RIA Timeline Highlights (please reach out to The DYOJO if you have more details to add and/or would be willing to be interviewed):  

  • 1946 Ten large rug cleaning companies form the National Institute of Rug Cleaning (NIRC)

  • 1960’s the NIRC became AIDS (the Association of Interior Decor Specialists).

    • Seven operating divisions were established within the organization: rug cleaning, drapery, carpet and upholstery cleaning, fire restoration, installation, cleaning and janitorial, and a home decorating division

  • 1971 Marty King initiates the National Institute of Fire Restoration (NIFR) to bolster the fire restoration operating division under the AIDS banner. 

    • When asked what his goal was when he founded the NIFR, his reply was, “My goal was to see the practice of insurance damage repair become a profession.”

  • 1972 International Institute of Carpet and Upholstery Cleaning Inc. (IICUC) founded in by Ed York

  • 1980 The Certified Restorer (CR) program begins under the direction of Marty King

  • 1981 AIDS was rebranded for obvious reasons to the ASCR, the Association of Specialists in Cleaning Restoration

  • 1981 Claude Blackburn opens Dri Eaz Products 

  • 1991 IICUC S001 - Standard Reference Guide for Professional On-location Cleaning of Installed Textile Floor Covering Materials

  • 1990’s the NIFR changed its name to the National Institute of Disaster Restoration (NIDR), eventually folded into the Disaster Restoration Division

  • 1994 Dr. Mike Berry and Dr. Gene Cole acquired a government grant to study 20 buildings in Denver, CO to characterize their indoor environmental quality (IEQ). 

  • 1994 IICRC S500 - Standard and Reference Guide for Professional Water Damage Restoration (First Edition)

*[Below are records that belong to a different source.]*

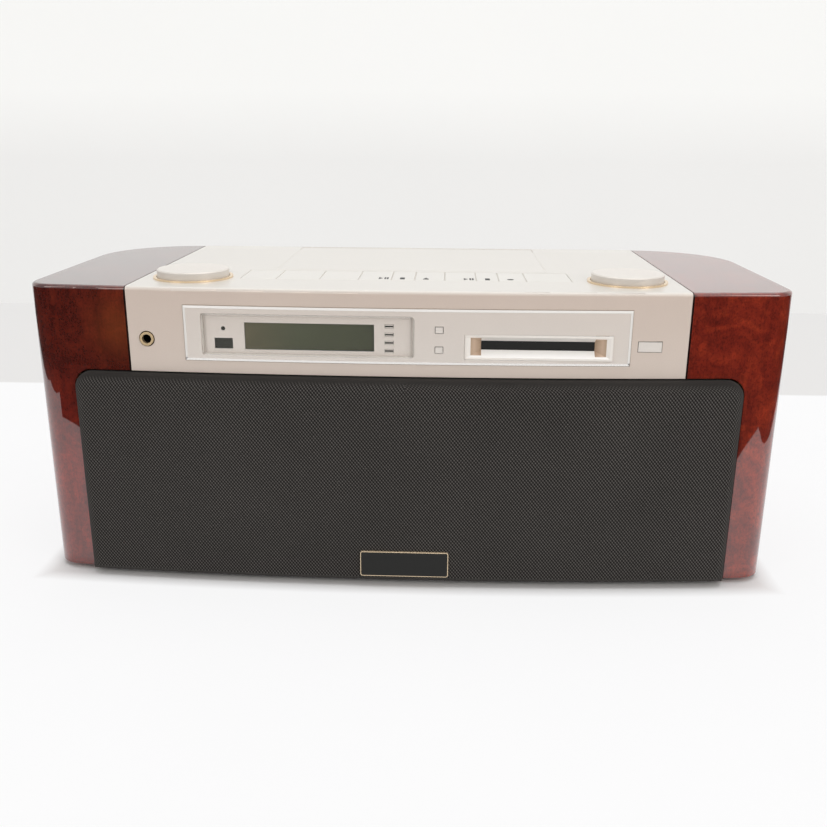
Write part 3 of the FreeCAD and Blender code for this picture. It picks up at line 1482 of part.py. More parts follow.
def make_motors():
    """The spindle motor and the feed motor, hung under the chassis plate."""
    under = "(chassis_z - chassis_wall)"
    bottom = f"{under} - motor_height"
    spindle = cut(cylinder("spindle_motor_radius", "motor_height", ("0", "well_y", bottom)),
                  cylinder("spindle_radius + shaft_gap", "motor_height",
                           ("0", "well_y", f"{under} - spindle_reach")), name="spindle_motor")
    can = cylinder("feed_motor_radius", "motor_height", ("-feed_gear_x", "feed_gear_y", bottom))
    shaft = cylinder("feed_shaft", "chassis_wall + gear_lift + gear_wall + shaft_proud",
                     ("-feed_gear_x", "feed_gear_y", under))
    return joined(spindle, can, shaft, name="drive_motors")


def make_chassis():
    """The mechanism's plate, with posts up to the well's floor and blocks that hold the rods."""
    half_block = "rod_block_width/2"
    under = "chassis_z - 5*chassis_wall"
    plate = cut(box(("rod_start", "chassis_right"), ("well_y - chassis_front", "well_y + chassis_back"),
                    ("chassis_z - chassis_wall", "chassis_z")),
                cylinder("spindle_hole", "10*chassis_wall", ("0", "well_y", under)),
                cylinder("feed_hole", "10*chassis_wall", ("-feed_gear_x", "feed_gear_y", under)),
                name="plate")
    posts = new_body("posts")
    pad(posts, "XY", "chassis_z - chassis_wall", f"{drop('well_floor_drop')} - well_wall",
        *[square(x, y, "chassis_post") for x in ("-chassis_post_left", "chassis_post_right")
          for y in ("well_y - chassis_post_y", "well_y + chassis_post_y")])
    blocks = [cut(box((low, f"{low} + rod_block_length"), (f"{y} - {half_block}", f"{y} + {half_block}"),
                      ("chassis_z", f"rod_z + {half_block}")),
                  cylinder("rod_radius", "rod_end - rod_start + 2", ("rod_start - 1", y, "rod_z"), "x"),
                  name="rod_block")
              for y in ("well_y - rod_spacing/2", "well_y + rod_spacing/2")
              for low in ("rod_start", "rod_end - rod_block_length")]
    return joined(plate, posts, *blocks, name="chassis")


def make_pickup():
    """The laser carriage: a body bored for both rods, a lens on top and the rack along one side."""
    middle, low, top = "-pickup_start", "chassis_z + gear_lift", drop("pickup_drop")
    lens_top = "(disc_z - lens_gap)"
    carriage = box((f"{middle} - pickup_half_length", f"{middle} + pickup_half_length"),
                   ("well_y - pickup_half_width", "well_y + pickup_half_width"), (low, top))
    turret = cylinder("lens_radius + lens_rim", f"{lens_top} - lens_proud - {top}",
                      (middle, "well_y", top))
    lens = cylinder("lens_radius", f"{lens_top} - {top}", (middle, "well_y", top))
    bores = [cylinder("rod_radius + shaft_gap", "2*pickup_half_length + 2",
                      (f"{middle} - pickup_half_length - 1", y, "rod_z"), "x")
             for y in ("well_y - rod_spacing/2", "well_y + rod_spacing/2")]
    return joined(cut(joined(carriage, turret, lens), *bores, name="carriage"), make_rack(), name="pickup")


def make_rack():
    """The toothed strip on the carriage, long enough for the whole travel."""
    module, width, middle_y = number("rack_module"), number("rack_width"), number("rack_y")
    slope = math.tan(math.radians(number("pressure_angle")))
    pitch = math.pi * module
    left = number("-pickup_start - pickup_half_length")
    right = number("pickup_travel - feed_gear_x + rack_spare")
    half = pitch / 4 - number("gear_backlash") / 2
    below, above = 1.1 * module, 0.7 * module
    corners = [Vector(left, middle_y + width), Vector(left, middle_y + below)]
    first = math.ceil((left - number("-feed_gear_x")) / pitch - 0.5)
    centre = number("-feed_gear_x") + (first + 0.5) * pitch
    while centre + half + slope * below < right:
        if centre - half - slope * below > left:
            corners += [Vector(centre - half - slope * below, middle_y + below),
                        Vector(centre - half + slope * above, middle_y - above),
                        Vector(centre + half - slope * above, middle_y - above),
                        Vector(centre + half + slope * below, middle_y + below)]
        centre += pitch
    corners += [Vector(right, middle_y + below), Vector(right, middle_y + width)]
    outline = Part.Face(Part.makePolygon(corners + corners[:1]))
    return coded("rack", outline.extrude(Vector(0, 0, number("gear_wall"))),
                 at=("0", "0", "chassis_z + gear_lift"))


def make_feed_gear():
    """The gear between the feed motor's shaft and the rack, a tooth facing the rack."""
    outline = involute_face(round(number("feed_teeth")), number("rack_module"), 0.9, math.pi / 2)
    wall = number("gear_wall")
    bore = Part.makeCylinder(number("feed_shaft + shaft_gap"), 3 * wall, Vector(0, 0, -wall))
    return coded("feed_gear", outline.extrude(Vector(0, 0, wall)).cut(bore),
                 at=("-feed_gear_x", "feed_gear_y", "chassis_z + gear_lift"))


place("hub_collar_low", "disc_z - platter_wall - hub_collar_height")
keep("turntable", make_turntable())
keep("drive_motors", make_motors())
keep("mechanism_base", make_chassis())
keep("optical_pickup", make_pickup())
keep("feed_gear", make_feed_gear())
keep("guide_rods", joined(*[
    cylinder("rod_radius", "rod_end - rod_start", ("rod_start", y, "rod_z"), "x")
    for y in ("well_y - rod_spacing/2", "well_y + rod_spacing/2")], name="guide_rods"))


# Back panel and what it carries

def around(x, z, half_width, half_height, spare="0"):
    """Low and high places of a rectangle round a point, on X and on Z."""
    return ((f"{x} - {half_width} - {spare}", f"{x} + {half_width} + {spare}"),
            (f"{z} - {half_height} - {spare}", f"{z} + {half_height} + {spare}"))


def make_rear_panel():
    """The back, narrower inside the cover's flanges, with slots for air and holes for the sockets."""
    panel = new_body("rear")
    upper = "(cover_half - cover_wall - fit)"
    pad(panel, "XZ", "rear_y - rear_wall", "rear_y",
        [("-cover_half", "base_top"), ("cover_half", "base_top"), ("cover_half", "face_bottom"),
         (upper, "face_bottom"), (upper, drop("cover_wall")), (f"-{upper}", drop("cover_wall")),
         (f"-{upper}", "face_bottom"), ("-cover_half", "face_bottom")])
    pocket(panel, "XZ", "rear_y - rear_wall - 1", "rear_y + 1",
           *[oblong(*sides, *heights) for sides, heights in (INLET_PLATE, JACK_PLATE, AERIAL_PLATE)])
    first_vent = "(vent_pitch*(vent_count - 1)/2)"
    vent = pocket(panel, "XZ", "rear_y - rear_wall - 1", "rear_y + 1",
                  oblong(f"-{first_vent} - vent_width/2", f"vent_width/2 - {first_vent}",
                         drop("vent_low"), drop("vent_high")))
    vents = panel.newObject("PartDesign::LinearPattern", "vents")
    vents.Originals = [vent]
    vents.Direction = (vent.Profile[0], ["H_Axis"])
    vents.setExpression("Length", bound("vent_pitch*(vent_count - 1)"))
    vents.setExpression("Occurrences", bound("vent_count"))
    panel.Tip = vents
    return panel


def plate_in(hole, depth, name):
    """A moulded block that fills one of the panel's holes and stands a little proud of it."""
    (left, right), (low, high) = hole
    return box((f"{left} + fit/2", f"{right} - fit/2"), (f"rear_y - {depth}", "rear_y + plate_proud"),
               (f"{low} + fit/2", f"{high} - fit/2"), name=name)


def make_inlet():
    """A two-pin mains inlet: a rounded recess with its pins."""
    case = plate_in(INLET_PLATE, "(inlet_depth + inlet_rim)", "case")
    recess = new_body("recess")
    sides, heights = around("inlet_x", "inlet_z", "inlet_width/2", "inlet_height/2")
    pad(recess, "XZ", "rear_y - inlet_depth", "rear_y + plate_proud + 1",
        oblong(*sides, *heights, "inlet_corner"))
    pins = [cylinder("inlet_pin", "inlet_depth - 1", (x, "rear_y - inlet_depth - 1", "inlet_z"), "y")
            for x in ("inlet_x - inlet_pin_x", "inlet_x + inlet_pin_x")]
    return joined(cut(case, recess, name="inlet_case"), *pins, name="inlet")


def make_line_jacks():
    """Two pairs of phono sockets on one moulded plate."""
    plate = plate_in(JACK_PLATE, "jack_depth", "plate")
    (left, right), (low, high) = around("jacks_x", "jacks_z", "jack_pitch/2", "jack_pitch/2")
    spots = [(x, z) for x in (left, right) for z in (low, high)]
    barrels = [cylinder("jack_radius", "jack_reach + 1", (x, "rear_y - 1", z), "y") for x, z in spots]
    holes = [cylinder("jack_bore", "2*jack_depth", (x, "rear_y - jack_depth/2", z), "y") for x, z in spots]
    return cut(joined(plate, *barrels), *holes, name="line_jacks")


def make_aerial():
    """Two screw terminals for the aerials."""
    posts = [cylinder("terminal_radius", "jack_reach", (x, "rear_y", "jacks_z"), "y")
             for x in ("aerial_x - terminal_x", "aerial_x + terminal_x")]
    return joined(plate_in(AERIAL_PLATE, "aerial_depth", "plate"), *posts, name="aerial")


def make_main_board():
    """The amplifier board on its posts."""
    low = "(base_top + main_board_lift)"
    left, right = "-main_board_left", "(upright_x - main_board_side)"
    front, back = "(baffle_back_y + main_board_front)", "(rear_y - main_board_back)"
    inset = "main_post_inset"
    board = new_body("board")
    pad(board, "XY", low, f"{low} + circuit_wall", oblong(left, right, front, back))
    pad(board, "XY", "base_top", f"{low} + circuit_wall/2",
        *[square(x, y, "board_post") for x in (f"{left} + {inset}", f"{right} - {inset}")
          for y in (f"{front} + {inset}", f"{back} - {inset}")])
    return board


def make_heat_sink():
    """The amplifier's finned heat sink, standing on the board."""
    sink = new_body("sink")
    low = "(base_top + main_board_lift + circuit_wall)"
    front, back = "(rear_y - sink_in)", "(rear_y - sink_in + sink_wall)"
    right = "sink_left + fin_pitch*(fin_count - 1) + fin_wall"
    pad(sink, "XY", low, f"{low} + sink_height", oblong("sink_left", right, front, back))
    fin = pad(sink, "XY", low, f"{low} + sink_height",
              oblong("sink_left", "sink_left + fin_wall", f"{back} - 1", f"{back} + fin_reach"))
    fins = sink.newObject("PartDesign::LinearPattern", "fins")
    fins.Originals = [fin]
    fins.Direction = (fin.Profile[0], ["H_Axis"])
    fins.setExpression("Length", bound("fin_pitch*(fin_count - 1)"))
    fins.setExpression("Occurrences", bound("fin_count"))
    sink.Tip = fins
    return sink


def make_transformer():
    """A laminated core with its winding and mounting feet."""
    x, y = "(core_inset - upright_x)", "(rear_y - core_in)"
    z = "(base_top + core_foot_wall + core_height/2)"
    core_sides, core_heights = around(x, z, "core_width/2", "core_height/2")
    sides, heights = around(x, z, "winding_width/2", "winding_height/2")
    core = box(core_sides, (f"{y} - core_depth/2", f"{y} + core_depth/2"), core_heights)
    winding = new_body("winding")
    pad(winding, "XZ", f"{y} - winding_depth/2", f"{y} + winding_depth/2",
        oblong(*sides, *heights, "winding_corner"))
    foot = box((f"{x} - core_foot_width/2", f"{x} + core_foot_width/2"),
               (f"{y} - core_depth/2 + 1", f"{y} + core_depth/2 - 1"),
               ("base_top", "base_top + core_foot_wall"))
    return joined(core, winding, foot, name="transformer")


place("inlet_x", "inlet_inset - cover_half")
place("inlet_z", "base_top + inlet_lift")
place("jacks_x", "upright_x - jacks_inset")
place("jacks_z", "face_bottom - jacks_drop")
place("aerial_x", "aerial_inset - upright_x")
INLET_PLATE = around("inlet_x", "inlet_z", "inlet_width/2", "inlet_height/2", "inlet_rim")
JACK_PLATE = around("jacks_x", "jacks_z", "jack_pitch/2", "jack_pitch/2", "jack_rim")
AERIAL_PLATE = around("aerial_x", "jacks_z", "aerial_width/2", "aerial_height/2")
keep("rear_panel", make_rear_panel())
keep("ac_inlet", make_inlet())
keep("line_jacks", make_line_jacks())
keep("antenna_terminals", make_aerial())
keep("main_board", make_main_board())
keep("heat_sink", make_heat_sink())
keep("power_transformer", make_transformer())
keep("screws", joined(*[
    cylinder("screw_radius", "screw_head", (x, "rear_y", z), "y")
    for x in ("screw_inset - cover_half", "cover_half - screw_inset", "0")
    for z in ("base_top + screw_low", drop("screw_high"))], name="screws"))




# Checks and export

doc.recompute()
for item in doc.Objects:
    if "Invalid" in item.State or "Error" in item.State:
        raise RuntimeError(f"{item.Label} failed: {item.State}")
    if item.isDerivedFrom("PartDesign::Pocket"):
        if item.Shape.Volume > item.BaseFeature.Shape.Volume - 0.1:
            raise RuntimeError(f"{item.Label} in {item.getParentGeoFeatureGroup().Label} cuts nothing")
os.makedirs("parts", exist_ok=True)
for name, piece in pieces.items():
    shape = piece.Shape
    if shape.isNull() or not shape.isValid() or not shape.Solids:
        raise RuntimeError(f"{name} has no valid solid")
    shape.exportStep(f"parts/{name}.step")
    print(f"{name}: {len(shape.Solids)} solids, {shape.Volume/1000:.1f} cm3")
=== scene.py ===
import math

import bmesh
import bpy
from mathutils import Matrix, Vector


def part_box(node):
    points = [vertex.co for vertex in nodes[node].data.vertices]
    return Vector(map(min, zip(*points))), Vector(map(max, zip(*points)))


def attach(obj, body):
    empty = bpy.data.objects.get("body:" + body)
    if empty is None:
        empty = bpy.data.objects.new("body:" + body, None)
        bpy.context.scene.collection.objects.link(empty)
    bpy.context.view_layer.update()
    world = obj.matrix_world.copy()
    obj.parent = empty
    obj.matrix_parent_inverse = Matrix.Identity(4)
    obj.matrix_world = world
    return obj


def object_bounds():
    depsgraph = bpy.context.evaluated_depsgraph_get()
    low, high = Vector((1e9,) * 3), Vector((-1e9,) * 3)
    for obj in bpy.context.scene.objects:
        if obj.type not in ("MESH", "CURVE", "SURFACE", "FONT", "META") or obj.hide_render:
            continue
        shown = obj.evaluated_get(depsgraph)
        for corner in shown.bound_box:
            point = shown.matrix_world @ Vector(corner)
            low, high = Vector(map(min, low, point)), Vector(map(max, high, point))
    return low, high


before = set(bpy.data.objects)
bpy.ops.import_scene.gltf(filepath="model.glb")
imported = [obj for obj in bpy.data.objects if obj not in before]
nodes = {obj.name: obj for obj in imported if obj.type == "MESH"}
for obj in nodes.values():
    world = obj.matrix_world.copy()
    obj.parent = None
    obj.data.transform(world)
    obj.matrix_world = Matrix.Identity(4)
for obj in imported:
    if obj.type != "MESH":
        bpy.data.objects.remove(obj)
cad_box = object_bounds()
scene = bpy.context.scene
MM = 0.001


# Sizes taken from the frame, in millimetres

class Box:
    """Where a CAD node lies at rest."""

    def __init__(self, name):
        low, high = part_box(name)
        self.left, self.front, self.low = (round(value / MM, 3) for value in low)
        self.right, self.back, self.high = (round(value / MM, 3) for value in high)
        self.middle_x = (self.left + self.right) / 2
        self.middle_y = (self.front + self.back) / 2
        self.middle_z = (self.low + self.high) / 2


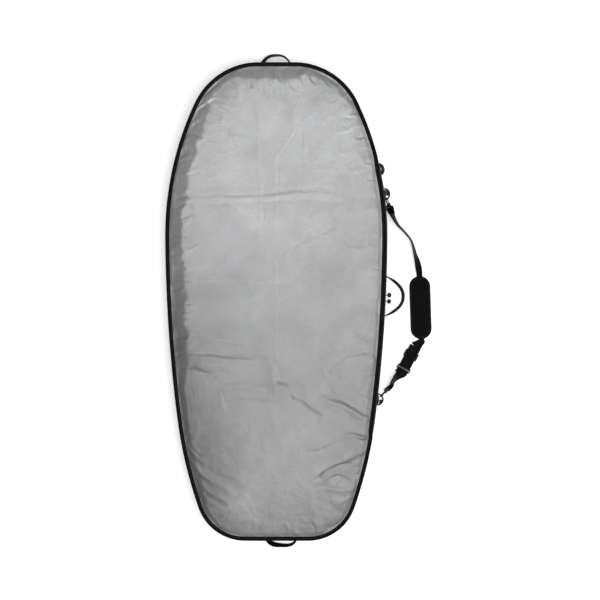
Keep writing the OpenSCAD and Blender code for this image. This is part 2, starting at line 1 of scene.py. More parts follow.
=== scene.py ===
# A padded bag with the outline of a board, lying flat. The deck panel is on the floor at z = 0
# and the silver lid is on top; the nose points to +Y and the tail to -Y. A zip runs round the
# nose, the right side (+X) and the tail; on the left (-X) the lid turns on a fabric fold.
# The shoulder strap lies beyond the right side.
# Lengths are in mm and angles in degrees, except that shaders, lights and camera use metres.
import json
import math
import random

import bmesh
import bpy
import numpy as np
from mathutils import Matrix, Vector, kdtree, noise


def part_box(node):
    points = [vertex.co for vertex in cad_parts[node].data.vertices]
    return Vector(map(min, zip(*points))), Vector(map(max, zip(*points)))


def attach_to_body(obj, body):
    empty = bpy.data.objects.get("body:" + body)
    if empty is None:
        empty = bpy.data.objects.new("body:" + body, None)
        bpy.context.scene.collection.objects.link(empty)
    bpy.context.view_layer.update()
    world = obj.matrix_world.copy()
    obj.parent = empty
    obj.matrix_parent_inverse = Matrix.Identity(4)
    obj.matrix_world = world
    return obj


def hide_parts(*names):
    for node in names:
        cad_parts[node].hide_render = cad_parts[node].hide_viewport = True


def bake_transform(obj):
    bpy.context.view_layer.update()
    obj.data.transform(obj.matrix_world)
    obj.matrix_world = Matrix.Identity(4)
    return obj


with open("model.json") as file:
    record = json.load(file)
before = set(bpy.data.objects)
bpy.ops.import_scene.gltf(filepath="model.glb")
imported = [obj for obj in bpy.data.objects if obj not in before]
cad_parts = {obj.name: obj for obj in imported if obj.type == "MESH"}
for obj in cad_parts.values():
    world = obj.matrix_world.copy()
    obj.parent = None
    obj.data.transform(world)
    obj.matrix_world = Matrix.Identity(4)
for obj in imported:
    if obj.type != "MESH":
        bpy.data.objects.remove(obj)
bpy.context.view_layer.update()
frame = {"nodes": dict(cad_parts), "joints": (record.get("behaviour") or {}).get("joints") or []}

MM = 0.001


def box_mm(node):
    """lowest and highest corner of a CAD piece"""
    return [np.array((corner.x, corner.y, corner.z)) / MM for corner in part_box(node)]


def joint(name):
    """place (mm) and axis of a joint"""
    found = next(j for j in frame["joints"] if j["name"] == name)
    return np.array(found["pos_m"]) / MM, np.array(found["axis"])


def cosd(angle):
    return math.cos(math.radians(angle))


def sind(angle):
    return math.sin(math.radians(angle))


# ------------------------------------------------------------------ main sizes
NOSE_FLAT = 57.0                                  # half the straight run across the nose
RADII = [225.1, 993.0, 4725.1, 1389.0, 157.5]     # tangent arcs of the right side, nose to tail
SWEEPS = [64.7, 25.6, 7.1, 12.0, 70.6]            # and the angle each turns through
RIM = box_mm("silver_binding")[1][2] - 4.0        # height of the lid's sewn edge
CROWN = box_mm("silver_panel_shell")[1][2] - RIM  # rise of the lid above it
RIGHT_INSET = 4.6                                 # the lid's binding sits inboard on the right
ZIP_Z = 55.0
QUILT_PITCH, QUILT_DEPTH = 96.0, 4.6

# ------------------------------------------------------------------ outline
arc_starts, headings = [(NOSE_FLAT, 0.0)], [0.0]
for radius, turn in zip(RADII, SWEEPS):
    x, y = arc_starts[-1]
    heading = headings[-1]
    arc_starts.append((x + radius * (sind(heading + turn) - sind(heading)),
                       y + radius * (cosd(heading + turn) - cosd(heading))))
    headings.append(heading + turn)
TAIL_FLAT, BAG_LENGTH = arc_starts[5][0], -arc_starts[5][1]
CENTRES = [(x - radius * sind(heading), y - radius * cosd(heading) + BAG_LENGTH / 2)
           for (x, y), radius, heading in zip(arc_starts, RADII, headings)]
RUNS = [NOSE_FLAT] + [r * math.radians(a) for r, a in zip(RADII, SWEEPS)] + [TAIL_FLAT]
HALF = sum(RUNS)                                  # length of the outline's right half
RUN_STARTS = np.concatenate([[0], np.cumsum(RUNS)])
binding_low, binding_high = box_mm("deck_binding")
assert abs(binding_high[1] - binding_low[1] - BAG_LENGTH) < 1.5, "outline and CAD disagree"


def right_half(arc):
    """points and outward normals at arc lengths on the right half, nose to tail"""
    points, normals = np.zeros((len(arc), 2)), np.zeros((len(arc), 2))
    for k in range(7):
        here = (arc >= RUN_STARTS[k] - 1e-9) & ((arc < RUN_STARTS[k + 1]) | (k == 6))
        along = arc[here] - RUN_STARTS[k]
        if k == 0:
            points[here] = np.stack([along, np.full_like(along, BAG_LENGTH / 2)], 1)
            normals[here] = (0, 1)
        elif k == 6:
            points[here] = np.stack([TAIL_FLAT - along, np.full_like(along, -BAG_LENGTH / 2)], 1)
            normals[here] = (0, -1)
        else:
            angle = np.radians(headings[k - 1]) + along / RADII[k - 1]
            normals[here] = np.stack([np.sin(angle), np.cos(angle)], 1)
            points[here] = np.array(CENTRES[k - 1]) + RADII[k - 1] * normals[here]
    return points, normals


def around(arc):
    """points and outward normals of the whole outline; arc runs clockwise, seen from above,
    from the nose centre"""
    arc = np.mod(np.asarray(arc, float), 2 * HALF)
    left = arc > HALF
    points, normals = right_half(np.where(left, 2 * HALF - arc, arc))
    points[left, 0] *= -1
    normals[left, 0] *= -1
    return points, normals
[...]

    • According to Jeff Bishop, “Claude Blackburn convened a group of water restorers to his old tin building in Burlington, Washington to discuss a water restoration standard. Among the attendees was Dr. Mike Berry, Deputy Director of the U.S. EPA, Dr. Mike Berry, admonished the group to write an industry standard or the government wou. Mike pointed out that, if we didn’t write an industry standard, the government would write one for us.”

  • 1995 A Water Loss Specialist (WLS) division was added to the ASCR brand at the 50th annual convention. At the time, this was known as the Water Loss Institute (WLI).

  • 1997 Under the NIDR brand, ASCR published the NIDR Guidelines for Smoke and Fire Damage Restoration

  • 1997 Chuck Dewald builds the first water restoration “flood” house in East Tennessee 

  • 1999 IICRC S500 - Professional Water Damage Restoration (Second Edition)

  • 2003 IICRC S520 - Professional Mold Remediation (First Edition)

  • 2006 ANSI/IICRC S500 - Professional Water Damage Restoration (Third Edition)

  • 2007 ASCR changes name to RIA. “Strategically, RIA intends to become more active in preserving and protecting best practices in the restoration industry, resulting in more options and higher standards for consumers.” 

  • 2017 ANSI/IICRC S540 - Standard for Trauma and Crime Scene Cleanup: 2017

  • 2019 (Q1) Our Greatest Need by RIA president-elect Mark Springer is published and forms the outline for the AGA Blueprint

  • 2019 (May) RIA Conference in Phoenix - IICRC and RIA sign the Mutual Benefit Agreement 

  • 2019 (June) RIA launches Advocacy and Government Affairs (AGA) committee and names Ed Cross as chair 

  • 2019 (June) Restoration Advocacy Report #1

  • 2019 (October) at the Property Insurance Repair Conference (PIRC) in Chicago, RIA announced two major milestones in the progress of the AGA effort. 

    • The first was the unanimous approval by the RIA Board of Directors of the first position statement in RIA’s 73-year history. 

    • The second announcement is the appointment and retention of the RIA Restoration Advocate.

  • 2020 (April) RIA Conference and Industry Expo: Fragmented No More will provide a recap of the AGA momentum and announce the next steps moving forward.